10.2.22

Un moment de paix tout à l’heure — bref mais réel. Tout est si que non rien je n’ai pas envie de finir cette phrase ne comprends même pas pourquoi je l’ai commencée. Elle est là, cependant, et me semble devoir y rester. Dix heures du matin dans le parc, deux jeunes pères joint à la main font semblant de s’occuper de leurs enfants à vélo. Pas les vacances pour tout le monde. Les vieux trichent avec leur batterie électrique. Ce n’est pas de l’exercice physique si la machine pédale à ta place. Pendant que je cours, je fais une remarque ironique à un type plus âgé que moi qui piétine allègrement la pelouse interdite. Peut-être que je le déteste simplement parce qu’il me dépasse. En face de l’hôtel quatre étoiles, un clochard dort au soleil. S’il était mort, pourrait-on dire que c’est son domicile fixe ? Un peu plus tard, je consulte le site de réservation de l’hôtel : il reste des chambres libres. À côté de la boulangerie bio où je vais acheter mon pain, je constate la présence d’un matelas dont l’occupant est absent.
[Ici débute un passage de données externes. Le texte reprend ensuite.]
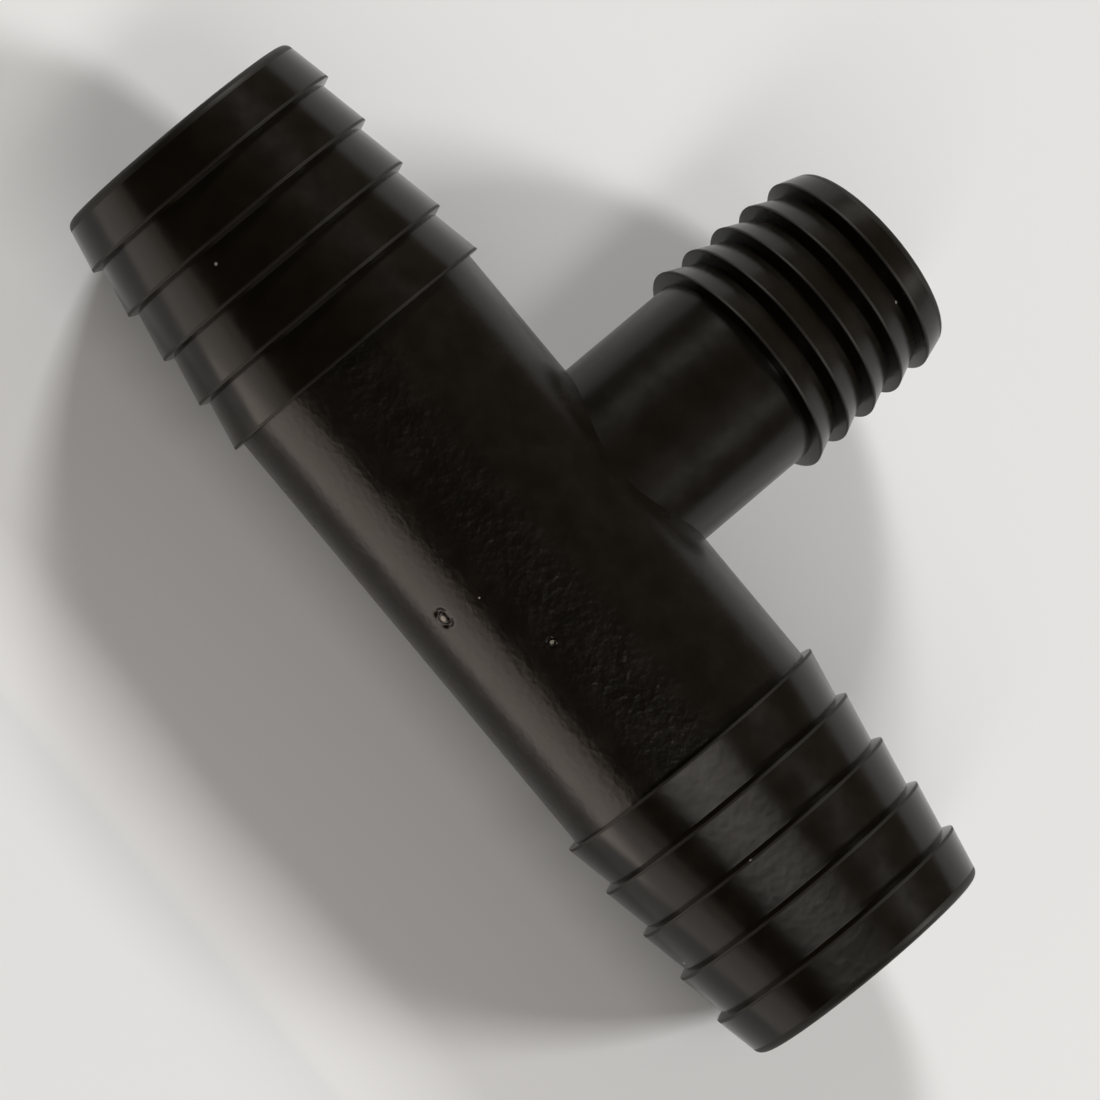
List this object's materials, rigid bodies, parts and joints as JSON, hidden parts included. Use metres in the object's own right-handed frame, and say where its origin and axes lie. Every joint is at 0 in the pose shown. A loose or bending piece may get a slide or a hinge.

Mauvaises répartitions des ressources, me dis-je sans ironie aucune cette fois. Remontant la rue deux fois deux voies à pied, par instants, j’ai l’impression d’étouffer. Je m’en étais fait la remarque en accompagnant Daphné chez son grand-père où elle passe la journée : la circulation est une jungle nauséabonde. D’où vient alors ce moment de paix ? Je l’ignore. C’est une anomalie, hautement improbable, qui se sera produite quand même, divine. Autant hier, j’étais agacé, excité, autant aujourd’hui je me sens calme, apaisé. J’ai lu trois fois la préface à la seconde édition du Gai savoir hier. Parmi les plus belles pages au monde. Cuisine : penne + coppa + figues sèches + pecorino sedilese + huile d’olive de Mouriès = perfection. Il était temps, je crois, de réaliser que, malgré ses origines phocéennes, Marseille n’a rien d’une cité grecque. Elle n’a rien de rien, d’ailleurs. Le paysage lui est étranger (elle n’y est pour rien). Et moi j’y survis encore un peu. J’exagère ? Bien sûr que j’exagère, c’est ma licence prosaïque, mais à peine.